--- begin ENTRIES SUPPLIED ---

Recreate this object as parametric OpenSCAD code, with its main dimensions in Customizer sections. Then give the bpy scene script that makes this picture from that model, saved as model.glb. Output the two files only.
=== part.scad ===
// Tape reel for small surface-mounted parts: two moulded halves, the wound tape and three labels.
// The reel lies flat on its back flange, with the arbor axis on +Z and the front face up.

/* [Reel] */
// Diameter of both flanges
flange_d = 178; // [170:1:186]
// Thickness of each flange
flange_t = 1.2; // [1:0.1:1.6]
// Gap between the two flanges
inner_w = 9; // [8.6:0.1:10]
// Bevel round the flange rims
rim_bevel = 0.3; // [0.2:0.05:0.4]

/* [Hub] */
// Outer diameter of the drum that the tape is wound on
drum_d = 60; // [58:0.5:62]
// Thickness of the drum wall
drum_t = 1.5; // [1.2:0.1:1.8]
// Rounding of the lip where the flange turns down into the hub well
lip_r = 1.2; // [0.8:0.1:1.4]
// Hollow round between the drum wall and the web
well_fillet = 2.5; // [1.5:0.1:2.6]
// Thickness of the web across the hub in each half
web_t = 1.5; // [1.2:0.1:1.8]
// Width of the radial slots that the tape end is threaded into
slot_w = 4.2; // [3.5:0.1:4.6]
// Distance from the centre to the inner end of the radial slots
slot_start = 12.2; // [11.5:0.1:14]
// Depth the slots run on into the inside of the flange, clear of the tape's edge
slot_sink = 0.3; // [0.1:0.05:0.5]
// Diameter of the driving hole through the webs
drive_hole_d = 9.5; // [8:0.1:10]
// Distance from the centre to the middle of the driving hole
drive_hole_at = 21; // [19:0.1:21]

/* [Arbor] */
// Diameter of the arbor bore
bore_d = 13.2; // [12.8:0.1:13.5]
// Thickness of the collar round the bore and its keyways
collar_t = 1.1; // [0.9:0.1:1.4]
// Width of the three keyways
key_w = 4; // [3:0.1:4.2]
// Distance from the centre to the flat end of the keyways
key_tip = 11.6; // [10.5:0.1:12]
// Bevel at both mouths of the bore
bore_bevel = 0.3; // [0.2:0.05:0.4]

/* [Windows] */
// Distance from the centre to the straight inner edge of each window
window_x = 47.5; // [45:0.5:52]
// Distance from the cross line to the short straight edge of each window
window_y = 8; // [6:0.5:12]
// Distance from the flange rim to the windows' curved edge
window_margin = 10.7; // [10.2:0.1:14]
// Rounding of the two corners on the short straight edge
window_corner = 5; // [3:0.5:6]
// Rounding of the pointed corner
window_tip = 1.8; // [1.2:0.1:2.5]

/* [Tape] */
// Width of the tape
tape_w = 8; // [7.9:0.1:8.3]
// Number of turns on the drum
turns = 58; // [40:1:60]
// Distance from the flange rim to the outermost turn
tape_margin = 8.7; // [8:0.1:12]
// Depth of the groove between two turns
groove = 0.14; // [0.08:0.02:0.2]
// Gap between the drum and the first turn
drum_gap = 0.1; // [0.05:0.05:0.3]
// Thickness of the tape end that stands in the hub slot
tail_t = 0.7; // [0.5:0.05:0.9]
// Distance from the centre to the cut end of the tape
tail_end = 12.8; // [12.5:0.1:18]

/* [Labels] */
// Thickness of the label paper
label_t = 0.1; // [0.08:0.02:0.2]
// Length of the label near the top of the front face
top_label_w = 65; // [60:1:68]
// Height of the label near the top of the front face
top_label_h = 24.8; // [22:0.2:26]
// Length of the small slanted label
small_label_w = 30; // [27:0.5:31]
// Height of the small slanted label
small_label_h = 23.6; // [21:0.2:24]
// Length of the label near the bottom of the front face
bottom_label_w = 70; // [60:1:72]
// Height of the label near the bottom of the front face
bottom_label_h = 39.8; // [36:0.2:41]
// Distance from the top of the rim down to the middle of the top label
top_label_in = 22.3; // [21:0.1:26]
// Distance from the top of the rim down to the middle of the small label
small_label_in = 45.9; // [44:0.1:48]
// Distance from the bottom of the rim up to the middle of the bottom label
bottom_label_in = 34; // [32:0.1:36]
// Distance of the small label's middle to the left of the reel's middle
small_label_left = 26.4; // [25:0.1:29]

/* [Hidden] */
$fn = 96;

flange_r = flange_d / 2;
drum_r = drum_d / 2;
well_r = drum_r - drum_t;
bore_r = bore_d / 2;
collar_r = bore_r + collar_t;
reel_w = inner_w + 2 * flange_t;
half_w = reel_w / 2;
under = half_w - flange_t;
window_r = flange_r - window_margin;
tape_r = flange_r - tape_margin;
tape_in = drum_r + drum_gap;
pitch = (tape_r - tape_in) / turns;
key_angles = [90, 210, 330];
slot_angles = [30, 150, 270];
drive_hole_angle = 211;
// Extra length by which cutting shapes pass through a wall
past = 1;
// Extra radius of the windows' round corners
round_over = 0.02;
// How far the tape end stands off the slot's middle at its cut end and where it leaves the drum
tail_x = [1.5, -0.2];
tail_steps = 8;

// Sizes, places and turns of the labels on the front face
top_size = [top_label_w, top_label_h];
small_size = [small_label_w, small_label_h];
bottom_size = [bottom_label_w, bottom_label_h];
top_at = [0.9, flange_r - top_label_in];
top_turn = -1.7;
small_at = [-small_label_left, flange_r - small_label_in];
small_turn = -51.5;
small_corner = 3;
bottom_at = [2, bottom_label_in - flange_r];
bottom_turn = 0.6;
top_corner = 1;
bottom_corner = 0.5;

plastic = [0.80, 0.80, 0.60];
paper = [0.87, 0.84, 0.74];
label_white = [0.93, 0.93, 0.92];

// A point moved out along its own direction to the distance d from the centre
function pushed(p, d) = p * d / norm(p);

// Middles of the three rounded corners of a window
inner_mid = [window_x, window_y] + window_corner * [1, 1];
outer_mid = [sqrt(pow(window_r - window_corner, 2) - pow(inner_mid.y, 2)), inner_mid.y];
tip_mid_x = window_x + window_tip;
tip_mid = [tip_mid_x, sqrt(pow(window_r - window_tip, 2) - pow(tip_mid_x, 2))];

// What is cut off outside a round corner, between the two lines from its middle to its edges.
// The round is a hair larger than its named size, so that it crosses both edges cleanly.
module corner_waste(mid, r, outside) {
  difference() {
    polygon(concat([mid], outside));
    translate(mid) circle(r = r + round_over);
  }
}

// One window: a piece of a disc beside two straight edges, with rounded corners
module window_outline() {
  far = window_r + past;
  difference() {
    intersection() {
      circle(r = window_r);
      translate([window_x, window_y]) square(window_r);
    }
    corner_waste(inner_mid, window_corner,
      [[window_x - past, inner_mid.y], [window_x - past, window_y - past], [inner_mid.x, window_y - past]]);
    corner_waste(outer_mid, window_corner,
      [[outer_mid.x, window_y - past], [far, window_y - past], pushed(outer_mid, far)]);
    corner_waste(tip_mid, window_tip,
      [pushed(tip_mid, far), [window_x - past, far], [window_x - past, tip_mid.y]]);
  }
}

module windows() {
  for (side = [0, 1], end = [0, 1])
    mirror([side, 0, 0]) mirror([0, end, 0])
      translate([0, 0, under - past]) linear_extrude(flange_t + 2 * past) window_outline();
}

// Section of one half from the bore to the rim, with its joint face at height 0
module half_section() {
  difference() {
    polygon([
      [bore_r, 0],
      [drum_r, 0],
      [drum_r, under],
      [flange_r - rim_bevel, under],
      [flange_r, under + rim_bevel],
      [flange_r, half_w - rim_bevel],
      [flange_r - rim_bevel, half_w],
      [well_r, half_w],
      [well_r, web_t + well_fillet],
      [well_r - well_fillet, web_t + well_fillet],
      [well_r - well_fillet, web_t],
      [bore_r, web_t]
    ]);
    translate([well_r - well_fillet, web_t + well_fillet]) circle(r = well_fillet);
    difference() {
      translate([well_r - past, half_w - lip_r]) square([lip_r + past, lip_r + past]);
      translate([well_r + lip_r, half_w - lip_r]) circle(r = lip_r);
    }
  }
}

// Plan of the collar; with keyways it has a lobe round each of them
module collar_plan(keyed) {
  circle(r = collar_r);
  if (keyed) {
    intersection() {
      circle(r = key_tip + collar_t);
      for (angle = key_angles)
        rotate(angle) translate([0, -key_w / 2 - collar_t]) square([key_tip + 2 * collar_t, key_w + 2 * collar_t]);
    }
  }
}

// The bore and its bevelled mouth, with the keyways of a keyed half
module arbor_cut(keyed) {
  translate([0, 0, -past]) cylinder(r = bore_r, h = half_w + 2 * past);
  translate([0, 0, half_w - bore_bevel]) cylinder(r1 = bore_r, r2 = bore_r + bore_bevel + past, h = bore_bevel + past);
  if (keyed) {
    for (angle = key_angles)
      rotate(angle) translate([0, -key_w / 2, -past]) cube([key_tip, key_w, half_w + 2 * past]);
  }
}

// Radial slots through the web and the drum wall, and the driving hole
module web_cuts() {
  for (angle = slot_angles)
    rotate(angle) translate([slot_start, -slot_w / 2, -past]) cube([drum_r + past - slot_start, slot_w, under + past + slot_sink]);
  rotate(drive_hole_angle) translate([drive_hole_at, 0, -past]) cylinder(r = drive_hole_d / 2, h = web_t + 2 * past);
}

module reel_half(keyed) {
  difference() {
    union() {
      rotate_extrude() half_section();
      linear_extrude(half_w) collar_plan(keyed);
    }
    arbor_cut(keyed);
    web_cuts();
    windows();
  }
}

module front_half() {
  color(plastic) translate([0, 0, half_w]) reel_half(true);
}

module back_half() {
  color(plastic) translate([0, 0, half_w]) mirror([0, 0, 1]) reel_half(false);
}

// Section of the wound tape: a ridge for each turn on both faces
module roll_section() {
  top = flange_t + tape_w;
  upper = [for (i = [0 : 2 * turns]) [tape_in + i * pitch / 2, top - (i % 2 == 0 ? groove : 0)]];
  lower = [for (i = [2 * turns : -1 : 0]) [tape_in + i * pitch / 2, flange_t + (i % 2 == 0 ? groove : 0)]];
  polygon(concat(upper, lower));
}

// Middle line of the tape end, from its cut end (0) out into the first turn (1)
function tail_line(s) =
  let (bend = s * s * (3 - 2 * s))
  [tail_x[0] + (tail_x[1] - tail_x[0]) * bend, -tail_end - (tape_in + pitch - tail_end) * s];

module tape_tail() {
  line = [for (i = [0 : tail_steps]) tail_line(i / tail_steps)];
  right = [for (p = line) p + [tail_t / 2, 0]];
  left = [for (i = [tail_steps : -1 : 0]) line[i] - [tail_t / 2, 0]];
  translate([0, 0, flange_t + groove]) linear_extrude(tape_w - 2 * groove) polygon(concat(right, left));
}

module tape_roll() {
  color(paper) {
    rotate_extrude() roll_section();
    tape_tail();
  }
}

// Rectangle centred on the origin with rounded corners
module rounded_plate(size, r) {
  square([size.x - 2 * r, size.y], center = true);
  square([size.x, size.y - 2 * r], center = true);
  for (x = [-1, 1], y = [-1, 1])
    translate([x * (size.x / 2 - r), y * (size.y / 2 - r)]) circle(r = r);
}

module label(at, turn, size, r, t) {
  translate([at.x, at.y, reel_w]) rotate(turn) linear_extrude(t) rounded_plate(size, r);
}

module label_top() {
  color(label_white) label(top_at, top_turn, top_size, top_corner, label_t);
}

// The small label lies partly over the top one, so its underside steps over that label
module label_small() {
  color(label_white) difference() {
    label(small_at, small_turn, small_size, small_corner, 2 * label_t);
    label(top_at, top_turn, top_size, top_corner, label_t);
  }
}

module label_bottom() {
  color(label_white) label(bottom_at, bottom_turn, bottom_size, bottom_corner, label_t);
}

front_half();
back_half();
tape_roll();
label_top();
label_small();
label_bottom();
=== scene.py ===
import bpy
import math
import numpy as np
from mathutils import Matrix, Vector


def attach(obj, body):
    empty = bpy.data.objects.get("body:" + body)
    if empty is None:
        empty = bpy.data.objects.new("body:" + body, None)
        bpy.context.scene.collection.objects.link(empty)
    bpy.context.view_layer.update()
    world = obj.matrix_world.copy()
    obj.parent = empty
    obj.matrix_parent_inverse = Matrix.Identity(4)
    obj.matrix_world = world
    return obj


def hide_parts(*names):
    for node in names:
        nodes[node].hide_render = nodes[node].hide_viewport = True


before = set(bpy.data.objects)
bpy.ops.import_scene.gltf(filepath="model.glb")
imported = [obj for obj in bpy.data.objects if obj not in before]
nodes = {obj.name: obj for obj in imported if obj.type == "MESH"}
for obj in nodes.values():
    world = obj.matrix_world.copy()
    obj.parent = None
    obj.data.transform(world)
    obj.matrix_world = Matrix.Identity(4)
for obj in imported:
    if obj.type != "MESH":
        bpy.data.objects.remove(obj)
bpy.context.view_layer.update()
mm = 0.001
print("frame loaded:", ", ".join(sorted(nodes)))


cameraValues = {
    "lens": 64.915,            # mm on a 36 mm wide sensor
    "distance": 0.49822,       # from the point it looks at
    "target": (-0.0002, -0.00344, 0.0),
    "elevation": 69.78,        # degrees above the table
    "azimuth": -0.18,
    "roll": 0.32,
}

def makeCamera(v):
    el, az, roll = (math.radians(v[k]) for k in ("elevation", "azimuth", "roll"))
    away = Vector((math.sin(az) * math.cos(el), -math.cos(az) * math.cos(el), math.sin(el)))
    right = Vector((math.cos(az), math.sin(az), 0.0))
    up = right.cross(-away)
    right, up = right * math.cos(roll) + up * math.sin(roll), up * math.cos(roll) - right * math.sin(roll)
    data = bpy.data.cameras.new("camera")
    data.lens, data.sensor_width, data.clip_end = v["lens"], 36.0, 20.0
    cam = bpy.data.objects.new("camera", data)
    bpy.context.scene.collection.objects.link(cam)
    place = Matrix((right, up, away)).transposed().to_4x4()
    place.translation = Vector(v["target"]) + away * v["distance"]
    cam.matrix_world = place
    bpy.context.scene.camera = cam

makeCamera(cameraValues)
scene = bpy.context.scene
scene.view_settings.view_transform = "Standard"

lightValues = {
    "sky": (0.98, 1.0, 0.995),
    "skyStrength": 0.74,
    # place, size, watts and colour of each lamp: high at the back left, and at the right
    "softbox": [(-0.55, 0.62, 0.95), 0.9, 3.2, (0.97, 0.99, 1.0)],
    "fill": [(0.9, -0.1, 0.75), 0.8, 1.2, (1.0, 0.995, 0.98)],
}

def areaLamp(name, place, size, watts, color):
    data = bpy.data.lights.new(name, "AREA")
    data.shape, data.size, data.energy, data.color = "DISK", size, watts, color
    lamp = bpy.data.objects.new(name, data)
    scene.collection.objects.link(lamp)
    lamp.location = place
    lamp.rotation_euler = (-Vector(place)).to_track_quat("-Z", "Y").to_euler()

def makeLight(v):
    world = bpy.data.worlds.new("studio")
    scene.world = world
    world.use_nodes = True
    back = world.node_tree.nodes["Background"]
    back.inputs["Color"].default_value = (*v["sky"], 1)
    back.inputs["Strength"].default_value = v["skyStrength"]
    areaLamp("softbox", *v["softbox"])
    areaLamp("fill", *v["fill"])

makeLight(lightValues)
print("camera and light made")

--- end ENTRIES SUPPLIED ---
--- begin ENTRIES SUPPLIED ---

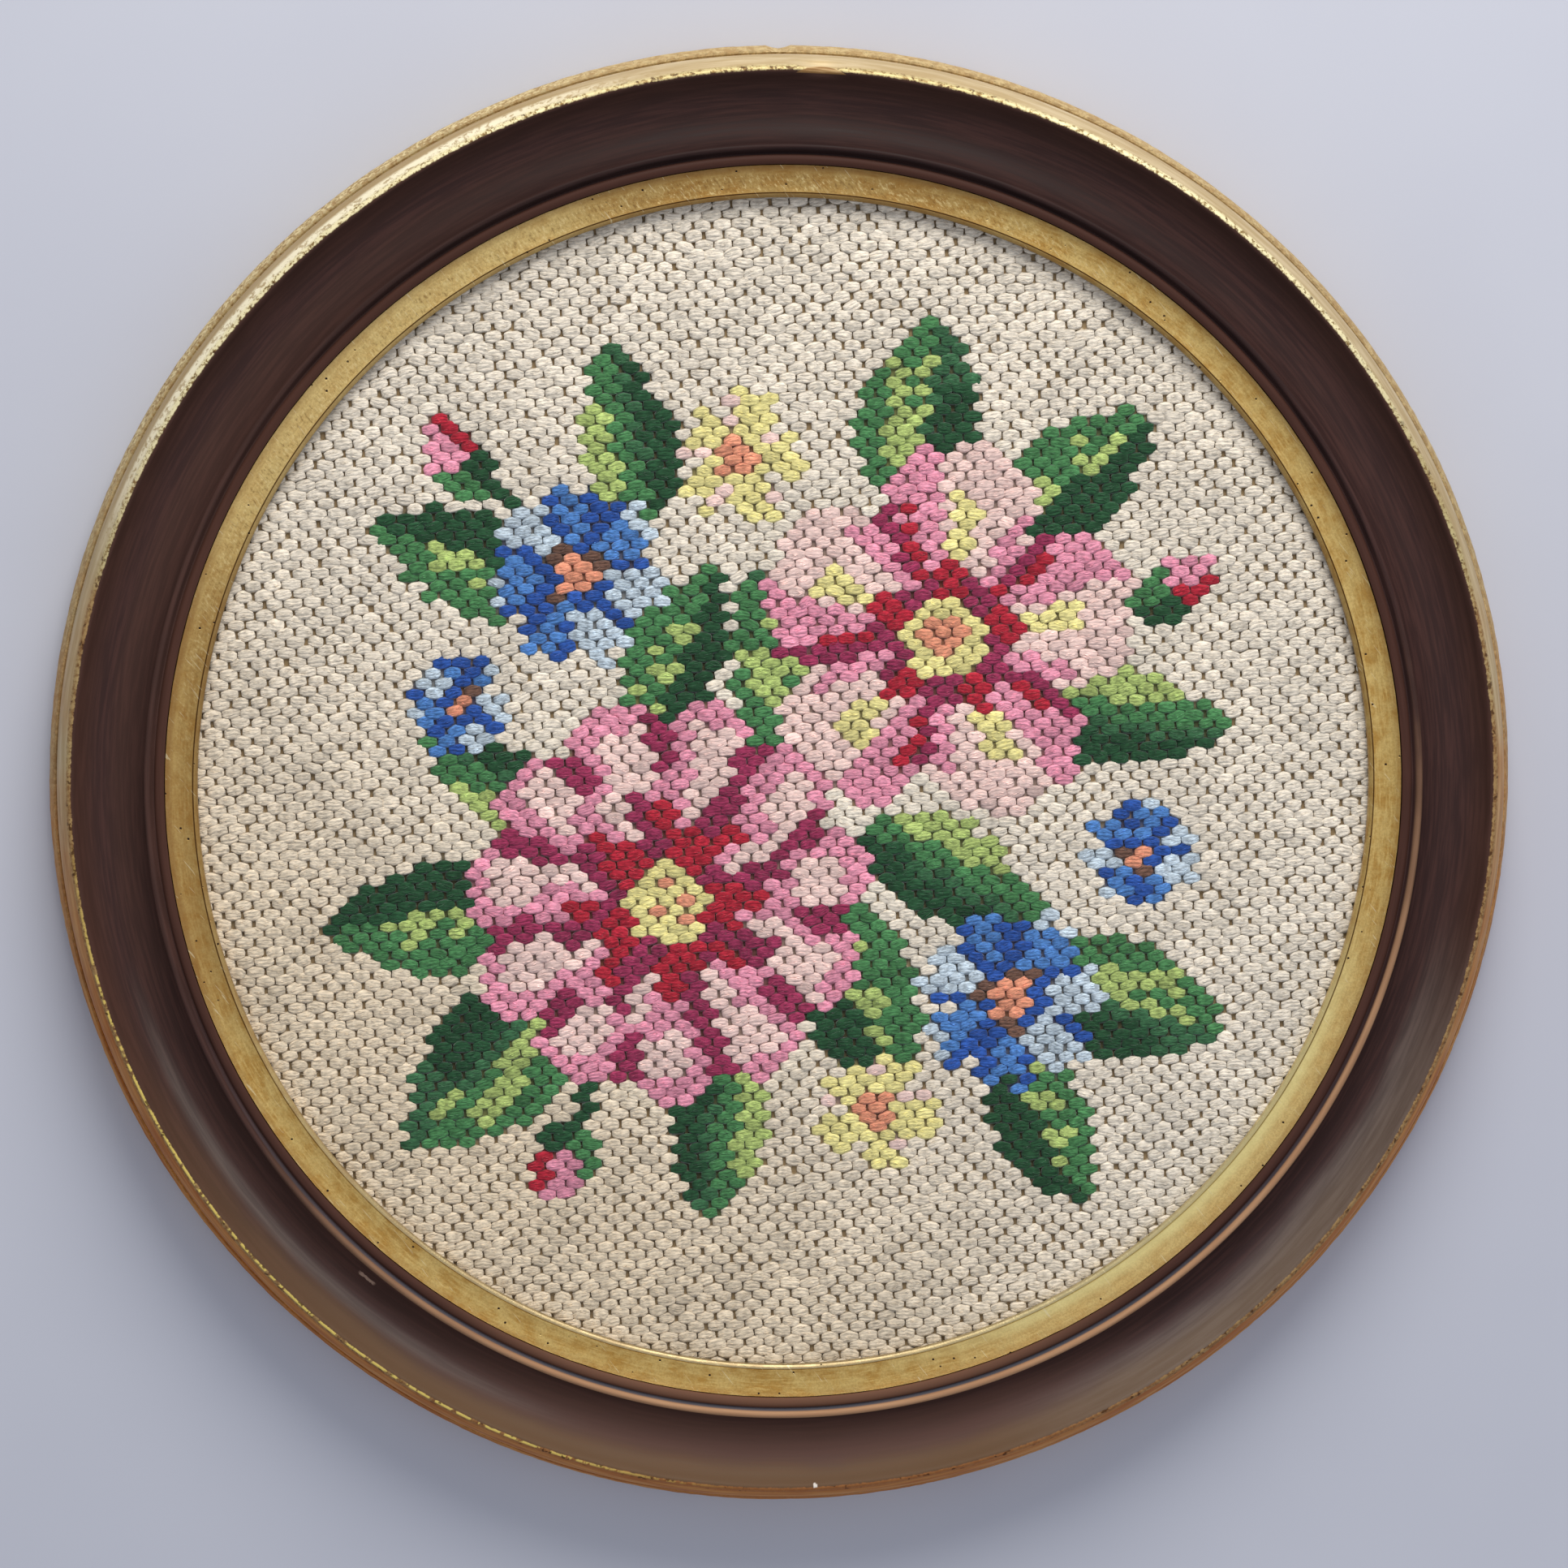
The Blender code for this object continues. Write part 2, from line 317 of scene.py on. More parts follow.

--- end ENTRIES SUPPLIED ---

WRITTEN PROBLEM: Only the lines from the line with "over that label" to the line with "bpy.context.scene.collection.objects.link(empty)", inclusive, are to be printed, exactly as they appear.

RESPONSE TO THIS EXERCISE:
// The small label lies partly over the top one, so its underside steps over that label
module label_small() {
  color(label_white) difference() {
    label(small_at, small_turn, small_size, small_corner, 2 * label_t);
    label(top_at, top_turn, top_size, top_corner, label_t);
  }
}

module label_bottom() {
  color(label_white) label(bottom_at, bottom_turn, bottom_size, bottom_corner, label_t);
}

front_half();
back_half();
tape_roll();
label_top();
label_small();
label_bottom();
=== scene.py ===
import bpy
import math
import numpy as np
from mathutils import Matrix, Vector


def attach(obj, body):
    empty = bpy.data.objects.get("body:" + body)
    if empty is None:
        empty = bpy.data.objects.new("body:" + body, None)
        bpy.context.scene.collection.objects.link(empty)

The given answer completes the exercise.